1/(x+1)^2 - 1/(x+1) + 1/(x-2)

but when substituting 1, -1 and 1 in for A B and C, I get 4x^2 + 4x +1 instead of just 4x+1...

whos wrong?

 

[Hypochondriac]

most of my answer came from memory seen as i gave my textbooks back to my old school.
and from what i remeber when there's a squared term ie (x+1)^2, in the partial fractions one has the denominator (x+1) and one has (x+1)^2
then i multiplied the letter with that denominator by the denominators it doesn't have.
so the (x+1)^3 came from C(x+1)(x+1)^2, as C had the (x-2) denominator.

which if i was to manually find a common denominator wouldn't make sense,
quess i shouldn't take shortcuts

i know where i went wrong now,
thanks!

 

[Archduke]

I've just done the problem, and I get the same answer as Durham. I think I can see your problem, though. You seem to have multiplied the RHS by an extra (x+1) - I used to make that mistake too!

I'll try to show you why you don't need to multiply by the extra (x+1).

You correctly said that:

\frac{4x + 1}{(x+1)^2 (x-2)} = \frac{A}{(x+1)^2} + \frac{B}{(x+1)} + \frac{C}{(x-2)}


What you want to do is make sure the denominators of all of the fractions on the RHS are the same.

So, you need to multiple fraction "B" by (x+1)(x-2) so that it has the same denominator as the other two - by that I mean it has a (x+1)^2 like fraction A, and a (x-2) like fraction C. Then, you need to multiply fraction C by (x+1)^2 so that it contains the same numerator as B, and the same (x+1)^2 factor as A. Now, to make fraction A the same as the other two, you need to multiply it by (x-2). I hope this makes sense.

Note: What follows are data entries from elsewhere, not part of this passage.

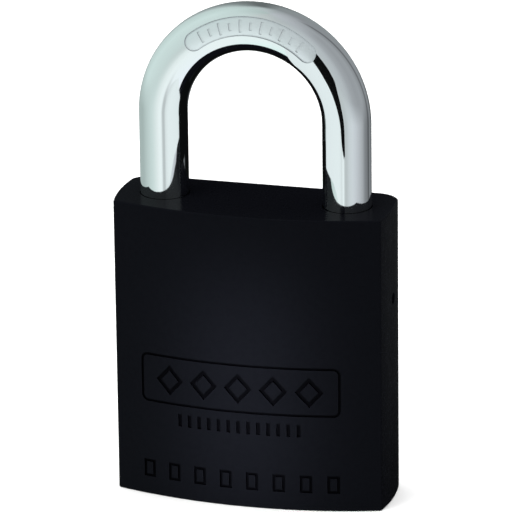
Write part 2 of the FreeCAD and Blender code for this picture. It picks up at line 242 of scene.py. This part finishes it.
# Level by azimuth in four bands of elevation. Azimuth 0 is towards the viewer, plus is right.
UNDER = [
    (-180, 0.01), (-150, 0.03), (-130, 0.4), (-110, 0.85), (-60, 1.0), (60, 1.0), (75, 0.15),
    (85, 0.01), (180, 0.01),
]
LOW = [
    (-180, 0.2), (-165, 0.4), (-146, 0.5), (-112, 0.52), (-89, 0.64), (-53, 0.8), (-37, 0.9),
    (-22, 1.0), (-14, 0.97), (-7, 0.6), (0, 0.6), (12, 0.7), (27, 0.73), (42, 0.66), (58, 0.56),
    (76, 0.44), (90, 0.27), (108, 0.2), (113, 0.1), (118, 0.1), (124, 0.24), (135, 0.24),
    (146, 0.08), (165, 0.08), (180, 0.2),
]
HIGH = [
    (-180, 0.16), (-168, 0.3), (-150, 0.7), (-110, 0.82), (-69, 0.76), (0, 0.6), (26, 0.54),
    (45, 0.42), (68, 0.36), (90, 0.38), (110, 0.3), (117, 0.12), (125, 0.3), (165, 0.3),
    (175, 0.16), (180, 0.16),
]
OVER = [
    (-180, 0.58), (-128, 0.74), (-60, 0.74), (0, 0.55), (86, 0.42), (160, 0.42), (180, 0.58),
]

# Red and blue by azimuth, as shares of the level.
RED = [
    (-180, 0.87), (-140, 0.81), (-60, 0.83), (-30, 0.9), (20, 0.91), (50, 0.93), (140, 0.93),
    (180, 0.87),
]
BLUE = [
    (-180, 1.0), (-140, 0.96), (-60, 0.97), (-10, 1.0), (40, 1.05), (140, 1.05), (180, 1.0),
]


def between(stops, value):
    """The value of a run of (place, level) stops, straight between them."""
    for (a, low), (b, high) in zip(stops, stops[1:]):
        if value <= b:
            share = min(max((value - a) / (b - a), 0.0), 1.0)
            return low + (high - low) * share
    return stops[-1][1]


def dome_colour(azimuth, elevation):
    """The dome's colour in one direction, in degrees."""
    under, low, high, over = (between(run, azimuth) for run in (UNDER, LOW, HIGH, OVER))
    stops = [(-32, under), (-22, low), (-12, low), (2, high), (55, high), (68, over), (88, ZENITH)]
    level = between(stops, elevation)
    return level * between(RED, azimuth), level, level * between(BLUE, azimuth), 1.0


def attribute_glow():
    """Light of the colour in a mesh's own shade attribute."""
    material = bpy.data.materials.new("studio_glow")
    material.use_nodes = True
    tree = material.node_tree
    tree.nodes.clear()
    out = tree.nodes.new("ShaderNodeOutputMaterial")
    glow = tree.nodes.new("ShaderNodeEmission")
    shade = tree.nodes.new("ShaderNodeAttribute")
    shade.attribute_name = "shade"
    tree.links.new(shade.outputs["Color"], glow.inputs["Color"])
    tree.links.new(glow.outputs["Emission"], out.inputs["Surface"])
    return material


GLOW = attribute_glow()


def reflections_only(thing):
    """Makes a mesh glow, for mirror-like rays alone."""
    thing.data.materials.append(GLOW)
    thing.visible_camera = False
    thing.visible_diffuse = False
    thing.visible_shadow = False
    thing.visible_transmission = False


def add_dome():
    bpy.ops.mesh.primitive_uv_sphere_add(
        segments=240, ring_count=120, radius=DOME_RADIUS, location=(0, 0, BODY_TOP)
    )
    dome = bpy.context.object
    dome.name = "studio_dome"
    shade = dome.data.color_attributes.new("shade", "FLOAT_COLOR", "POINT")
    for vertex in dome.data.vertices:
        x, y, z = vertex.co / DOME_RADIUS
        azimuth = math.degrees(math.atan2(x, -y) - VIEW_AZIMUTH)
        azimuth = (azimuth + 180) % 360 - 180
        elevation = math.degrees(math.asin(max(-1.0, min(1.0, z))))
        shade.data[vertex.index].color = dome_colour(azimuth, elevation)
    reflections_only(dome)


def add_card(name, corners, levels=None, faces=None):
    """A flat or folded card, in mm, with a grey level at each corner, or black if none is given."""
    levels = levels or [CARD_BLACK] * len(corners)
    mesh = bpy.data.meshes.new(name)
    mesh.from_pydata([Vector(c) * MM for c in corners], [], faces or [range(len(corners))])
    shade = mesh.color_attributes.new("shade", "FLOAT_COLOR", "POINT")
    for place, level in zip(shade.data, levels):
        place.color = (level * 0.9, level, level, 1.0)
    card = bpy.data.objects.new(name, mesh)
    bpy.context.scene.collection.objects.link(card)
    reflections_only(card)


add_dome()

# Black cards that darken the inner side of the left leg, and the flat top between the legs.
add_card("gap_card", [(3, 1, 50), (3, 70, 50), (3, 70, 74), (3, 1, 73)])
add_card("low_card", [(-17, 12, 38), (3, 12, 38), (3, 12, 60), (-17, 12, 60)])

# A black strip whose mirror image runs down the right leg: up its left edge, down its right.
STREAK_Y = -29
streak = [(15, 50), (11, 52), (6, 57), (4.5, 60), (6.5, 66), (8, 71)]
streak += [(20, 85), (22, 76), (22, 71), (18, 65), (16.5, 60.5), (17.5, 54), (18.5, 50)]
add_card("streak_card", [(x, STREAK_Y, z) for x, z in streak])

# A bright folded card between the legs, which lights the side of each that faces it.
fold = [(5, -0.5, 54), (5, -9.5, 50.5), (5, -25, 42), (8, -60, 28)]
fold += [(8, -60, 90), (5, -25, 90), (5, -9.5, 80), (5, -0.5, 70)]
fold_levels = [0.9, 0.93, 0.94, 0.78, 0.78, 0.94, 0.93, 0.9]
add_card("gap_reflector", fold, fold_levels, [(0, 1, 6, 7), (1, 2, 5, 6), (2, 3, 4, 5)])


# Lamps


def softbox(name, place, target, size, power):
    """An area light that faces a point and isn't mirrored."""
    light = bpy.data.lights.new(name, "AREA")
    light.shape = "RECTANGLE"
    light.size, light.size_y = size
    light.energy = power
    lamp = bpy.data.objects.new(name, light)
    bpy.context.scene.collection.objects.link(lamp)
    lamp.location = place
    lamp.rotation_euler = (Vector(target) - Vector(place)).to_track_quat("-Z", "Y").to_euler()
    lamp.visible_glossy = False
    return lamp


def add_lamps():
    middle = (0, 0, BODY_TOP)
    softbox("key_light", (-0.35, -0.35, 0.55), middle, (0.4, 0.4), 3.0)
    softbox("top_light", (0.05, 0.1, 0.7), middle, (0.6, 0.6), 4.0)
    # A narrow beam that leaves a soft pale band on the black front.
    low_front = (0.0, 0.0, 0.018)
    beam = softbox("front_beam", (0.0, -0.12, 0.018), low_front, (0.016, 0.04), 0.007)
    beam.data.spread = math.radians(16)
    beam.visible_camera = False


def add_world():
    world = bpy.data.worlds.new("studio")
    bpy.context.scene.world = world
    world.use_nodes = True
    background = world.node_tree.nodes["Background"]
    background.inputs["Color"].default_value = (1, 1, 1, 1)
    background.inputs["Strength"].default_value = 0.85


add_lamps()
add_world()


# Camera

VIEW_ELEVATION = math.radians(19.736)
VIEW_ROLL = math.radians(-0.718)
VIEW_DISTANCE = 886.91 * MM
FRAME_SIZE = 512
FOCAL_LENGTH = 5386.77 / FRAME_SIZE
SENSOR = 36


def add_camera():
    """A long lens at the right of the front and a little above, as the object is seen."""
    azimuth = VIEW_AZIMUTH
    elevation = VIEW_ELEVATION
    roll = VIEW_ROLL
    back = Vector(
        (
            math.sin(azimuth) * math.cos(elevation),
            -math.cos(azimuth) * math.cos(elevation),
            math.sin(elevation),
        )
    )
    right = Vector((math.cos(azimuth), math.sin(azimuth), 0))
    up = back.cross(right)
    view_right = right * math.cos(roll) + up * math.sin(roll)
    view_up = up * math.cos(roll) - right * math.sin(roll)
    aim = Vector((0, PLANE_Y + 19.115 * MM, BODY_TOP / 2))
    place = aim - view_right * 5.238 * MM + view_up * 7.809 * MM + back * VIEW_DISTANCE
    data = bpy.data.cameras.new("camera")
    data.sensor_width = SENSOR
    data.lens = FOCAL_LENGTH * SENSOR
    data.clip_start = 0.01
    data.clip_end = 50
    camera = bpy.data.objects.new("camera", data)
    bpy.context.scene.collection.objects.link(camera)
    turn = Matrix((view_right, view_up, back)).transposed()
    camera.matrix_world = Matrix.Translation(place) @ turn.to_4x4()
    return camera


bpy.context.scene.camera = add_camera()
bpy.context.scene.view_settings.view_transform = "Standard"
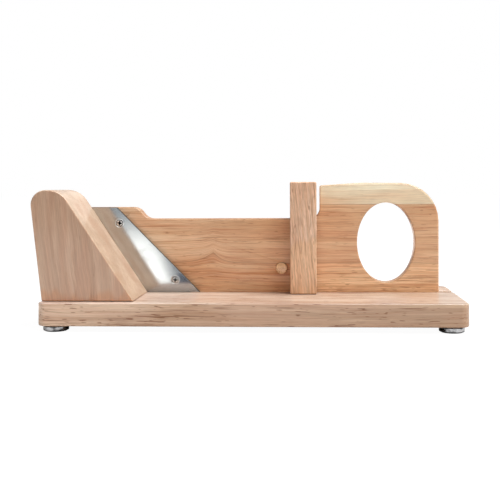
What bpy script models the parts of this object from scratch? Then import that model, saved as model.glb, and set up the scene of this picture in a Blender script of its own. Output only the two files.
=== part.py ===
"""Sausage guillotine: a wooden slider with a steel blade runs in a groove, through a gate.

Metres, +Z up. X runs along the base, Y from front to back. The origin is at the middle of the
whole part's footprint, on the surface that the feet stand on.
"""

import math

import bmesh
import bpy
from mathutils import Matrix, Vector

MM = 0.001

# Clearances
SEAT_GAP = 0.3 * MM
SLIDE_GAP = 0.5 * MM
CUT_MARGIN = 2.0 * MM

# Base board
BASE_LENGTH = 370.0 * MM
BASE_DEPTH = 130.0 * MM
BASE_THICKNESS = 20.0 * MM
BASE_CORNER_RADIUS = 8.0 * MM
BASE_EDGE_ROUND = 1.2 * MM

# Front block, which covers the blade's tail
BLOCK_INSET = 1.6 * MM
BLOCK_SETBACK = 9.5 * MM
BLOCK_DEPTH = 65.2 * MM
BLOCK_FOOT_LENGTH = 80.7 * MM
BLOCK_TOP_LENGTH = 27.7 * MM
BLOCK_HEIGHT = 96.8 * MM
BLOCK_LEAN = 10.8 * MM
BLOCK_CORNER_RADIUS = 13.0 * MM
BLOCK_BROW_RADIUS = 21.0 * MM
BLOCK_EDGE_ROUND = 1.0 * MM

# Blade, and the shim behind it that sets how thick a slice is
BLADE_THICKNESS = 1.5 * MM
BLADE_HEIGHT = 80.0 * MM
BLADE_FOOT_LENGTH = 107.5 * MM
BLADE_EDGE_RUN = 78.8 * MM
BLADE_REACH = 50.2 * MM
BLADE_BEVEL = 4.8 * MM
BLADE_LIFT = 0.4 * MM
SHIM_THICKNESS = 1.7 * MM
SHIM_EDGE_INSET = 5.2 * MM
SHIM_SIDE_INSET = 1.5 * MM

# Slider board with its grip
SLIDER_THICKNESS = 13.0 * MM
SLIDER_TAIL = 8.0 * MM
SLIDER_TAIL_RADIUS = 3.0 * MM
SLIDER_LEVEL_HEIGHT = 69.4 * MM
SLIDER_EDGE_ROUND = 1.2 * MM
HUMP_LAND = 13.4 * MM
HUMP_RUN = 19.5 * MM
SHOULDER_RADIUS = 9.5 * MM
SHOULDER_GAP = 3.1 * MM
GRIP_LENGTH = 111.2 * MM
GRIP_HEIGHT = 103.1 * MM
GRIP_CROWN_PLACE = 52.2 * MM
GRIP_CROWN_RADIUS = 505.0 * MM
GRIP_CORNER_RADIUS = 36.0 * MM
GRIP_HEEL_RADIUS = 2.0 * MM
GRIP_HOLE_PLACE = 62.0 * MM
GRIP_HOLE_CENTRE_HEIGHT = 46.7 * MM
GRIP_HOLE_HALF_WIDTH = 26.9 * MM
GRIP_HOLE_HALF_HEIGHT = 37.5 * MM

# Groove in the base that guides the slider
GROOVE_DEPTH = 5.0 * MM

# Gate that the slider runs through
GATE_PLACE = 217.2 * MM
GATE_WIDTH = 24.5 * MM
GATE_LEG_DEPTH = 14.3 * MM
GATE_HEIGHT = 103.7 * MM
GATE_HEADROOM = 4.0 * MM
GATE_EDGE_ROUND = 1.2 * MM

# Peg that keeps the slider's face off the gate's front leg
PEG_RADIUS = 5.25 * MM
PEG_CENTRE_HEIGHT = 22.6 * MM
PEG_GAP = 3.15 * MM
PEG_DEPTH_IN_WOOD = 8.0 * MM
PEG_CHAMFER = 0.6 * MM

# Countersunk blade screws
BLADE_SCREW_HEAD_RADIUS = 4.0 * MM
BLADE_SCREW_RADIUS = 1.9 * MM
BLADE_SCREW_LENGTH = 13.5 * MM
BLADE_SCREW_EDGE_INSET = 9.15 * MM
BLADE_SCREW_DROP = 15.0 * MM
BLADE_SCREW_RISE = 11.4 * MM

# Countersunk wood screws that come up through the base
WOOD_SCREW_HEAD_RADIUS = 4.4 * MM
WOOD_SCREW_RADIUS = 2.2 * MM
WOOD_SCREW_LENGTH = 45.0 * MM
BLOCK_SCREW_INSET = 22.0 * MM

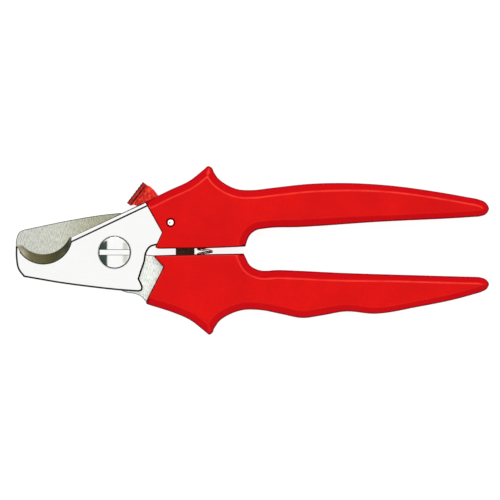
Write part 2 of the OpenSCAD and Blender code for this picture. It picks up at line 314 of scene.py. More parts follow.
def brushed_blade_material():
    """Satin blade: upright grain, finely mottled, browner towards the pivot and pale behind it."""
    mat, bsdf = new_material("brushed_blade", metallic=1.0)
    grain = noise(mat, millimetres(mat, (4.2, 0.6, 1.0), 3), 1.0, 4, 0.6)
    mottle = noise(mat, millimetres(mat, (2.4, 1.2, 1.0)), 1.0, 4, 0.65)
    mixed = combine(mat, "ADD", product(mat, grain, 0.72), product(mat, mottle, 0.28))
    tint = ramp(mat, mixed, [
        (0.38, (0.40, 0.41, 0.36)),
        (0.5, (0.66, 0.67, 0.60)),
        (0.6, (0.86, 0.87, 0.80)),
    ])
    along = remap(mat, parts_of(mat, millimetres(mat))["X"], *REAR_BLADE_X, 0, 1)
    # Colour along X only: browner towards the pivot, pale behind it.
    tone_along = ramp(mat, along, [
        (0.0, (0.80, 0.80, 0.81)),
        (0.35, (0.82, 0.82, 0.79)),
        (0.62, (0.57, 0.56, 0.45)),
        (0.84, (0.49, 0.48, 0.38)),
        (0.92, (1.20, 1.25, 1.30)),
    ])
    tint = blend_colours(mat, 1.0, tint, tone_along, "MULTIPLY")
    dress(mat, bsdf, tint, remap(mat, mixed, 0.3, 0.7, 0.42, 0.28), mixed, 0.006)
    return mat


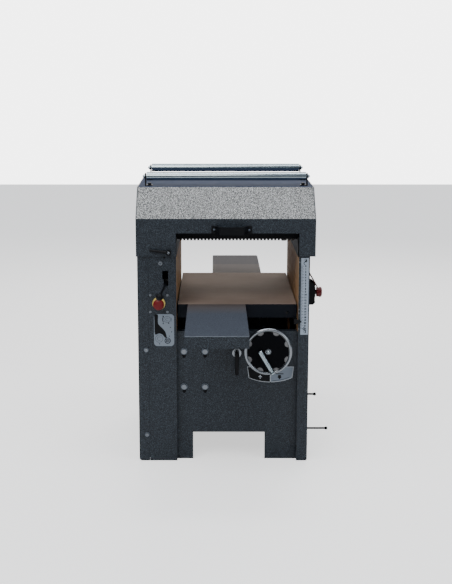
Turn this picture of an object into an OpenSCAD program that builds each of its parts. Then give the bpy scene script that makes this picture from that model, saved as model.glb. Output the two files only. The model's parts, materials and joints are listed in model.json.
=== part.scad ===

If we do it your way, we end up with:

\frac{4x + 1}{(x+1)^2 (x-2)} = \frac{A(x-2)(x+1) + B(x+1)^2(x-2) + C(x+1)^3}{(x+1)^3 (x-2)}

Which is correct (because the x+1 cancel on the RHS), but you can't say that;

4x+1 \equiv A(x-2)(x+1) + B(x+1)^2(x-2) + C(x+1)^3 because the numerators of the L- and R-HS are not the same.

I seem to have rambled on way too much, but I hope it's helped

Edit: Sorry, I got sidetracked, and ended up being posted way too late!

 

[HallsofIvy]

Im going to Durham uni in oct to do physics, and the nice people of the physics department sent me some maths questions to do before I arrive.

One of the partial fractions questions looked simple enough, but when I did it, I got it wrong...so with the answer they give, i worked back to the question, and they didnt match so I was wondering if it was something I did wrong, or something they did

the question was express (4x+1)/(x+1)^2(x-2) in partial fractions.

Okay, you know that
\frac{4x+1}{(x+1)^2(x-2)}= \frac{A}{x+1}+ \frac{B}{(x+1)^2}+\frac{C}{x-2}
and multiplying by that denominator, (x+1)²(x-2) gives
4x+ 1= A(x+1)(x-2)+ B(x-2)+ C(x+1)².

so i did the usual 4x+1 ≡ A(x+1)(x-2) + B(x+1)^2(x-2) + C(x+1)^3

No, that doesn't look right, even allowing for differences in what denominator A, B, C had. For one thing, since you only had (x+1)² in the denominator, you can't have (x+1)³!

then I chose to substitute x=2, as to eliminate A and B,
when I did this I got 9 = 27C, so C = 1/3
in the answer they wouldnve had C as 1.

Their full answer for the record was:

1/(x+1)^2 - 1/(x+1) + 1/(x-2)

but when substituting 1, -1 and 1 in for A B and C, I get 4x^2 + 4x +1 instead of just 4x+1...

Starting from there, you will have, getting "common denominators"
\frac{x-2}{(x-2)(x+1)^2}- \frac{(x+1)(x-2)}{(x-2)(x+1)^2}+ \frac{(x+1)^2}{(x-2)(x+1)^2}= \frac{x-2- x^2+ x+ 2+ x^2+ 2x+ 1}{(x-2)(x+1)^2}= \frac{4+1}{(x-2)(x+1)^2}
as wished.

whos wrong?

Where did you get that (x+1)² in the second term and and (x+1)³ in the last term?